Stylesheets may be used to provide these and other types of listener-specific or message-driven alterations. In addition, stylesheets may be used to programmatically detect the message creator in some cases, and to provide personalizations or customizations using this person's stored preferences. (For example, an identifier of the message creator may be used to access a directory or other repository in which preference information is stored. If no information is found therein for a particular message creator, then default preferences are preferably used.)
Stylesheets such as Extensible Stylesheet Language (“XSL”) stylesheets may be used. Stylesheets operate upon source documents containing markup tags, where a markup tag is a predefined sequence of characters, often surrounded by special characters. For example, the character sequence “<p>” indicates a new paragraph in many markup notations. Markup tags are common in e-mail documents and Web pages that are encoded using a markup notation such as HTML (HyperText Markup Language) or XML (Extensible Markup Language). Markup tags are normally invisible to a document recipient, such as the tags used to format the present document, and may comprise simply a hexadecimal code (representing, for example, a “line return” within a text file). Some type of markup tag is present in most text documents.
Prior art text-to-speech systems typically allow users to specify attributes of the audible rendering (such as whether the voice will be a male or female voice, the preferred language accent; and so forth) using menu options. Stylesheets, as has been described above, provide a much more powerful and more flexible technique than use of menu options.

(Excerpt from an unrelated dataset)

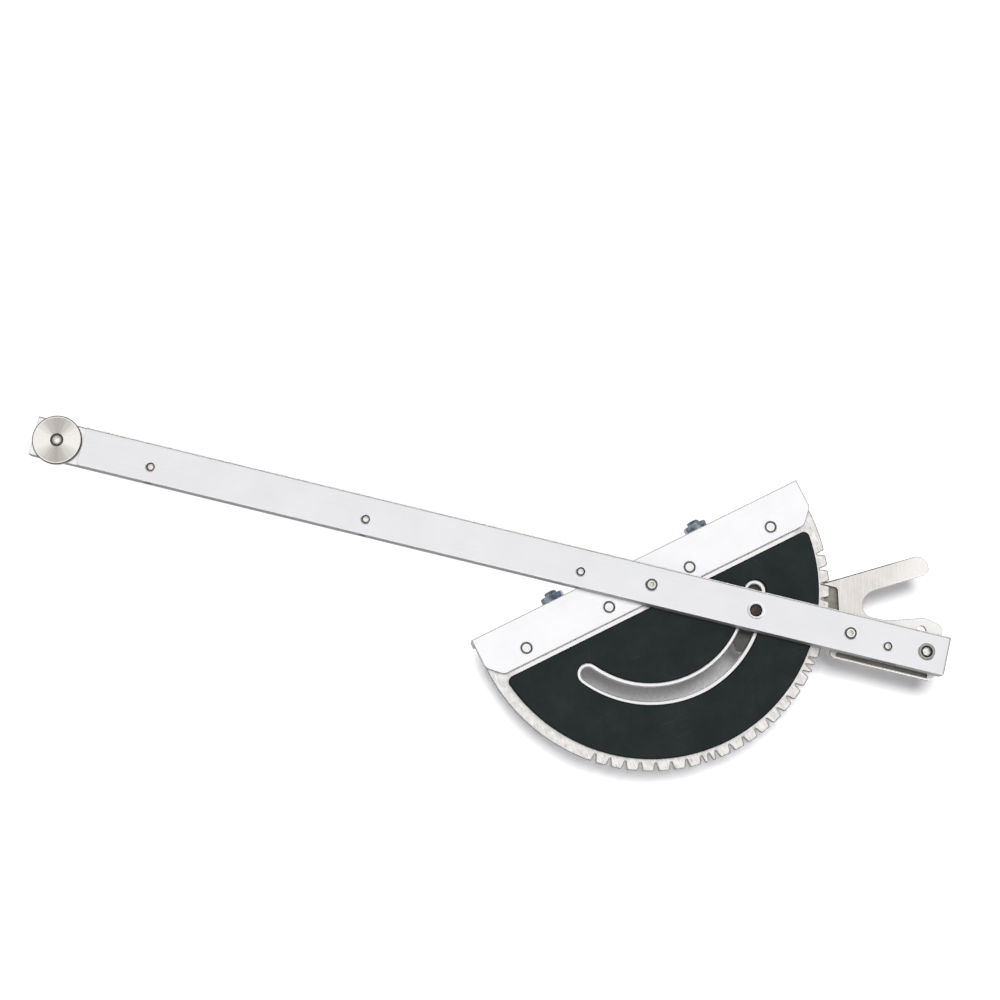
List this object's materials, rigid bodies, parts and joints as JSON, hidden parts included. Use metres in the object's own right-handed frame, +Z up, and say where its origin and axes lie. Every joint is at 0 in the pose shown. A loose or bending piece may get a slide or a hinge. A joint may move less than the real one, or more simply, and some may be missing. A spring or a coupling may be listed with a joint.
{
  "type": "miter gauge",
  "caption": "Table saw miter gauge: slot bar with a retaining disc, swinging toothed protractor head with an upright fence bracket, sprung index lever and lock knob.",
  "frame": {"origin": "on the head's pivot axis, in the plane of the bar's top face", "axes": "+X along the bar from the tongue end to the lever end, +Z up out of the saw table, +Y across the bar towards the side whose plugs press on the slot; the head is stored at its 50 degree stop"},
  "size_m": [0.4572, 0.159, 0.0598],
  "materials": {
    "bar": "satin anodised",
    "bracket": "fine satin",
    "plate_steel": "brushed",
    "lever_steel": "brushed",
    "turned_steel": "turned",
    "bright_screw": "satin",
    "black_screw": "black oxide",
    "set_screw": "satin",
    "spring_steel": "drawn wire",
    "zinc": "bright zinc",
    "brass": "machined",
    "pad": "matt, faintly scuffed",
    "plug": "matt",
    "knob": "fine grain"
  },
  "bodies": {
    "bar": {"miter_bar": "bar", "slot_disc": "turned_steel", "disc_screw": "black_screw", "pivot_bush": "brass", "pivot_screw": "bright_screw", "pivot_cap": "turned_steel", "lever_post": "turned_steel", "lever_screw": "black_screw", "stop_post": "turned_steel", "stop_screw": "black_screw", "lever_spring": "spring_steel", "pointer_plate": "plate_steel", "pointer_nuts": "zinc"},
    "head": {"protractor_plate": "plate_steel", "slide_pad": "pad", "fence_bracket": "bracket", "bracket_rivets": "bright_screw", "fence_bolts": "zinc", "fence_washers": "zinc", "fence_nuts": "zinc"},
    "lever": {"index_lever": "lever_steel"},
    "clamp": {"clamp_washer": "zinc"},
    "knob": {"lock_knob": "knob", "knob_insert": "brass", "lock_stud": "black_screw"},
    "adjuster_1": {"adjuster_screw_1": "set_screw"},
    "adjuster_2": {"adjuster_screw_2": "set_screw"},
    "adjuster_3": {"adjuster_screw_3": "set_screw"},
    "adjuster_4": {"adjuster_screw_4": "set_screw"},
    "plug_1": {"side_plug_1": "plug"},
    "plug_2": {"side_plug_2": "plug"},
    "plug_3": {"side_plug_3": "plug"},
    "plug_4": {"side_pad": "plug"}
  },
  "joints": [
    {"name": "head_swing", "type": "hinge", "parent": "bar", "child": "head", "pos_m": [0, 0, 0], "axis": [0, 0, 1], "range_deg": [-110, 10]},
    {"name": "lever_release", "type": "hinge", "parent": "bar", "child": "lever", "pos_m": [0.0996, 0, 0], "axis": [0, 0, 1], "range_deg": [0, 16], "stiffness_Nm_per_rad": 0.3, "springref_deg": -17.19, "deforming": ["lever_spring"]},
    {"name": "clamp_lift", "type": "slide", "parent": "bar", "child": "clamp", "axis": [0, 0, 1], "range_m": [0, 0.00075]},
    {"name": "knob_turn", "type": "hinge", "parent": "clamp", "child": "knob", "pos_m": [0.0523, 0, 0], "axis": [0, 0, 1], "range_deg": [0, 270]},
    {"name": "adjuster_1_turn", "type": "hinge", "parent": "bar", "child": "adjuster_1", "pos_m": [-0.25, 0.002, 0], "axis": [0, 0, 1], "range_deg": [0, 180]},
    {"name": "adjuster_2_turn", "type": "hinge", "parent": "bar", "child": "adjuster_2", "pos_m": [-0.1425, 0.002, 0], "axis": [0, 0, 1], "range_deg": [0, 180]},
    {"name": "adjuster_3_turn", "type": "hinge", "parent": "bar", "child": "adjuster_3", "pos_m": [-0.035, 0.002, 0], "axis": [0, 0, 1], "range_deg": [0, 180]},
    {"name": "adjuster_4_turn", "type": "hinge", "parent": "bar", "child": "adjuster_4", "pos_m": [0.1186, 0.002, 0], "axis": [0, 0, 1], "range_deg": [0, 180]},
    {"name": "plug_1_push", "type": "slide", "parent": "bar", "child": "plug_1", "axis": [0, 1, 0], "range_m": [0, 0.0003]},
    {"name": "plug_2_push", "type": "slide", "parent": "bar", "child": "plug_2", "axis": [0, 1, 0], "range_m": [0, 0.0003]},
    {"name": "plug_3_push", "type": "slide", "parent": "bar", "child": "plug_3", "axis": [0, 1, 0], "range_m": [0, 0.0003]},
    {"name": "plug_4_push", "type": "slide", "parent": "bar", "child": "plug_4", "axis": [0, 1, 0], "range_m": [0, 0.0003]}
  ],
  "couplings": [
    {"joint": "knob_turn", "follows": "clamp_lift", "rad_per_m": 6283},
    {"joint": "adjuster_1_turn", "follows": "plug_1_push", "rad_per_m": 10471},
    {"joint": "adjuster_2_turn", "follows": "plug_2_push", "rad_per_m": 10471},
    {"joint": "adjuster_3_turn", "follows": "plug_3_push", "rad_per_m": 10471},
    {"joint": "adjuster_4_turn", "follows": "plug_4_push", "rad_per_m": 10471}
  ]
}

Prior art text-to-speech systems allow creation of a personal dictionary to be used in the translation process. For example, the “ReadPlease” translation system provides a dictionary that may be used to store customized pronunciation of words. (See location http://readplease.com for more information about this product.) Prior art systems may also be trained or configured for specific types of translations. As an example, e-mail message creators have adopted conventions such as using capital letters or special characters surrounding a word or phrase to indicate an emphasis on this text to the reader. Thus, a sentence typed as “You **WILL** attend the meeting.” will be audibly rendered by such systems with an emphasis on the word “will”. (Refer to http:/Hodin.ee.uwa.edu.au/˜roberto/research/speech/local/HOWTOTTS.HTN” for a discussion of prior art text-to-speech translation systems and e-mail conventions.) However, no systems are known to the inventors of the present invention that use stylesheets for customization or translation. Furthermore, no systems are known which provide mixed-in background audio cues to represent e-mail conventions.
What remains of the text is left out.